The exhibition begins with the mummy of a woman named Nestawedjat, who lived about 2700 years ago. The perfectly wrapped body, as though only just prepared for burial, lies in a glass case. Behind it on the wall is a video of its virtual unwrapping, dissolving the layers of bandaging to reveal the skeleton and what remains of mummified soft tissues. All this is made more uncanny because the body that lies before us is so completely sealed, enclosed and mute. And yet we can see inside it almost better than we could if we opened the bandages to reveal the shrivelled form of the body itself.

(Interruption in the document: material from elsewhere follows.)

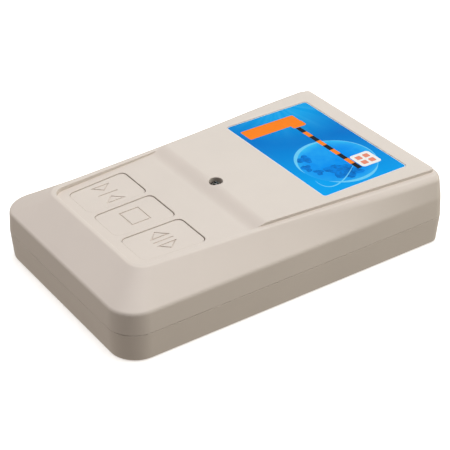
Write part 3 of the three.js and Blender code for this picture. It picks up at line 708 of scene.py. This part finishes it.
def key_outline(side, grow):
    """Outline of a key's plan in the deck's own plane."""
    corners = []
    for y, ends in ((KEY_NEAR_Y, (0, 1)), (KEY_FAR_Y, (1, 0))):
        corners.extend((key_edges(side, y)[end], y) for end in ends)
    return grown(rounded_polygon(corners, KEY_CORNER), grow)


def on_deck(points):
    """Deck-plane outline to plan outline."""
    return [(x, KEY_Y + (y - KEY_Y) * math.cos(DECK_TILT)) for x, y in points]


def label_outline(grow):
    sides = (LABEL_LOW.x, LABEL_HIGH.x, LABEL_LOW.y, LABEL_HIGH.y)
    return grown(rounded_box(*sides, LABEL_CORNER), grow)


def upper_skin():
    skin = Skin()
    lines = [case_outline(0), case_outline(WALL - LIP - GAP), case_outline(BELT_INSET)]
    lines += [panel_outline(RIM_AIM, NEAR_RIM_AIM), panel_outline(0), panel_outline(-PANEL_BORDER)]
    rings = [list(ring) for ring in zip(*(shell_section(*places) for places in zip(*lines)))]
    skin.rings(rings)
    surface = lambda x, y: top_height(y)
    outer = [(point.x, point.y) for point, _ in rings[-1]]
    dips = [(on_deck(key_outline(side, KEY_GAP)), KEY_HOLE_EDGE, PLATE) for side in KEYS.values()]
    light_hole = circle(0, LIGHT_Y, LIGHT_HOLE_RADIUS, 56)
    dips.append((light_hole, LIGHT_HOLE_EDGE, LIGHT_HOLE_DEPTH))
    label = label_outline(GAP)
    holes = [grown(hole, edge) for hole, edge, _ in dips] + [grown(label, LABEL_EDGE)]
    across = []
    for y in STATIONS:
        if RAMP_FOOT_Y - 4 * RAMP_STEP < y < RAMP_TOP_Y + 2 * RAMP_STEP:
            reach = panel_half(y) - PANEL_BORDER * SLANT
            across.append([(-reach, y), (reach, y)])
    skin.plane(outer, holes, surface, across)
    for hole, edge, depth in dips:
        skin.dip(hole, surface, edge, depth)
    skin.dip(label, surface, LABEL_EDGE, PANEL_Z - LABEL_LOW.z + GAP, floor=True)
    piece = skin.build("upper_shell_skin", [case_plastic], up=True)
    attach(piece, "case")
    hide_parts("upper_shell")


upper_skin()


# ---- lower shell and door ----
SCREWS = [limits(f"case_screw_{i}") for i in (1, 2, 3, 4)]
SCREW_PLACES = [((low.x + high.x) / 2, (low.y + high.y) / 2) for low, high in SCREWS]
SCREW_WAY = 1.8               # radius of the way through each screw column
COLUMN_RADIUS = 4.0
SOCKET = {"radius": 3.2, "depth": 4.5, "way_top": 14.0}
SOCKET_EDGE = [(3.6, -PAST), (3.6, -0.01), (3.35, 0.08), (3.2, 0.35)]
BAY = {"half": 13.9, "near": 9.1, "far": 60.7, "roof": 20.9, "wall": 1.4, "foot": 5.0}
BAY_OUTER = BAY["half"] + BAY["wall"]
BAY_START, BAY_STOP = BAY["near"] - BAY["wall"], BAY["far"] + BAY["wall"]
BAY_TOP_IN_SHELL = 14.0       # the bay's walls stand in the hollow up to here
RAILS = {"half": 17.2, "top": 4.4}
HOLLOW_TOP = SEAM_Z + 5
CHANNEL_FLARE = 0.2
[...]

There are six mummies altogether, of different ages, sexes and professions, each accompanied by painted sarcophaguses covered with magical imagery of the gods, particularly of Osiris. He was the god of the underworld and of new life, and the first being to be mummified, after his evil brother Seth dismembered him. His sister Isis reassembled all the pieces except his penis, which had been eaten by a fish; making an artificial phallus, she is said to have used it to breathe life into his body again.
Isis then magically conceived their son Horus, whom she is shown breastfeeding in a small faience figure (4th-3rd century BC), an iconography later taken over by the imagery of the Virgin Mary and the infant Christ. The association is hardly a surprising one, for in the highly syncretistic religious atmosphere of the Roman imperial period, Osiris was already associated with Dionysus who, in one version of his myth, was also dismembered and reborn; in due course the examples of Dionysus and Osiris helped the early Christians to accept the story of Christ’s death and rebirth.

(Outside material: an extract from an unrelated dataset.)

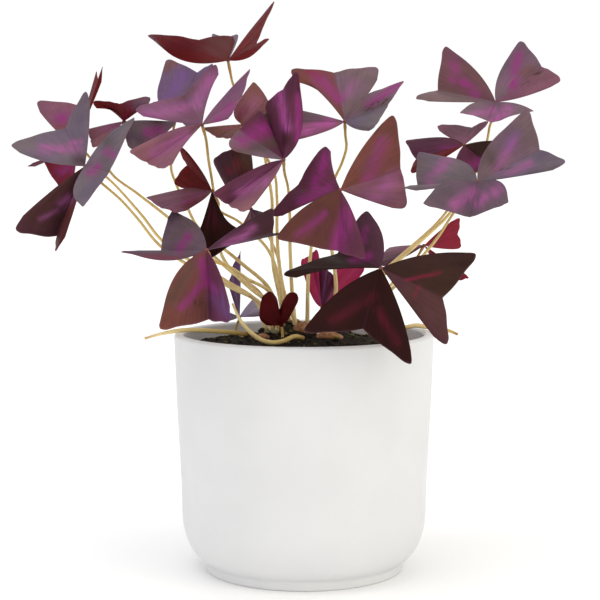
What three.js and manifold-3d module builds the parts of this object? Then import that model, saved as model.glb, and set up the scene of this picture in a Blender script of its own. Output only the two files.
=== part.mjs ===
// A potted purple shamrock: twenty three-leaved purple leaves and one young folded leaf, on thin
// straw-coloured stalks that rise from scaly rhizomes in a soil-filled round ceramic pot.
// Millimetres. +Z is up, the front is towards -Y, and the origin is the centre of the pot's foot.

import * as THREE from 'three';
import { mergeVertices } from 'three/addons/utils/BufferGeometryUtils.js';
import Module from 'manifold-3d';

const wasm = await Module();
wasm.setup();

// Clear gap between pieces that touch.
const GAP = 0.3;

// Pot: a low foot, a rounded shoulder and a slightly flared wall.
const POT_HEIGHT = 119.3;
const POT_WALL = 5;
const RIM_RADIUS = 65;
const LIP_ROUND = 1.4;
const FOOT_RADIUS = 50;
const FOOT_HEIGHT = 6;
const FOOT_CHAMFER = 0.8;
const FOOT_FLARE = 0.6;
// The shoulder is a quarter of an ellipse: its centre's radius, its height, and its two half axes.
const SHOULDER = { centre: 45.5, top: 30, across: 16, down: 26.5 };
// It starts this far outside the foot, which leaves a shallow groove above the foot.
const FOOT_SETBACK = 2;
const OUTER_STEPS = 6;
const INNER_STEPS = 4;
const ROUND_STEPS = 40;

// Soil: level near the wall, mounded under the crown of the plant, lumpy all over but at the wall.
const SOIL_EDGE = 112.5;
const SOIL_MOUND = 12;
const MOUND_REACH = 48;
const SOIL_RINGS = 6;
const SOIL_LUMP = 0.7;
const SOIL_SEED = 11;

// Leaflets: length of the line from hub to lobe and depth of the midrib's fold, on a leaf of size 1.
const LOBE = 45;
const FOLD = 5;
const BLADE = 0.66;
// Each half is arched and its edge is waved. The sides swell a little between hub and lobe.
const ARCH = 1.7;
const WAVE = 0.3;
const WAVE_TURN = 9;
const SIDE_SWELL = 0.05;
// The three leaflets meet in a small knob, which sits on the end of the stalk.
const HUB_KNOB = 1.45;
const HUB_SEAT = HUB_KNOB + 0.4;
// Edge of one half leaflet, from the notch round the lobe to the side edge. The two numbers are
// shares of the line from hub to notch and of the line from hub to lobe.
const HALF_EDGE = [[1, 0], [0.77, 0.27], [0.43, 0.62], [0.18, 0.885], [0.025, 0.98], [-0.05, 0.9]];
const RING_SHARES = [0.55, 1];

// Leaf stalks taper from the crown to the leaf.
const STALK_FOOT = 1.15;
const STALK_TOP = 0.65;
const STALK_TAPER = 1.3;
const STALK_SIDES = 5;
const STALK_STEPS = 10;
const STALK_SUNK = 9;
// Its last stretch bends part of the way into the normal of the leaf, by this share.
const HUB_DROP = 8;
const HUB_TURN = 0.5;
// The buried end leans with the stalk, by this share.
const FOOT_LEAN = 0.5;
const HOLE_RISE = 3;
// Pixel row of the crown. A stalk leaves its foot's depth for its hub's as it rises from there.
const CROWN_ROW = 325;
const LEAST_REACH = 0.1;

// The plant's places are read in a front view, 600 pixels square, drawn from this eye point.
const VIEW = { eye: [-2, -819.3, 210.2], pitch: THREE.MathUtils.degToRad(5.2), focal: 1642, middle: 300 };
// A lobe lies its true length from the hub, on the far or on the near side of it.
const AWAY = 'away';
const NEAR = 'near';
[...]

Although the whole exhibition is full of fascinating material evoking both the daily life of the Egyptians and their beliefs about the afterlife, the most surprising section is the last one, where we encounter the mingling of traditions in the Hellenistic and then the Roman periods. One of the most poignant objects, from the first century AD, is a carved sarcophagus lid in the form of a man wearing the Roman toga.
Although dating from long before Caracalla’s edict that extended citizenship to all free men in the empire, this sarcophagus clearly bears witness to the ambiguous position of a man caught between two worlds, proud of his status as a Roman citizen, yet also attached to traditional Egyptian burial rites.
Perhaps most telling are several realistic painted funerary portraits, including one that belongs to the last of the six sarcophaguses, a young man from Roman Egypt in the second century AD, his age inferred with amazing precision from the state of formation of bones in late adolescence.
Often known as Fayum portraits, after the region in which they are most commonly found, these likenesses are strikingly vivid, heirs to the Hellenistic tradition of naturalistic portraiture, and suggest a strong sense of individuality. They are found attached to mummified bodies, and yet, almost 500 years after the conquests of Alexander, they represent a mentality profoundly at odds with that of earlier centuries: the imagery of the ancient burials was about mystical transformation into something like a form of Osiris; now even portraits destined to be buried and never to be seen again cling to the self, with all its particularity and limitations.
Egyptian Mummies: Exploring Ancient Lives
Powerhouse Museum, Sydney, until April 30.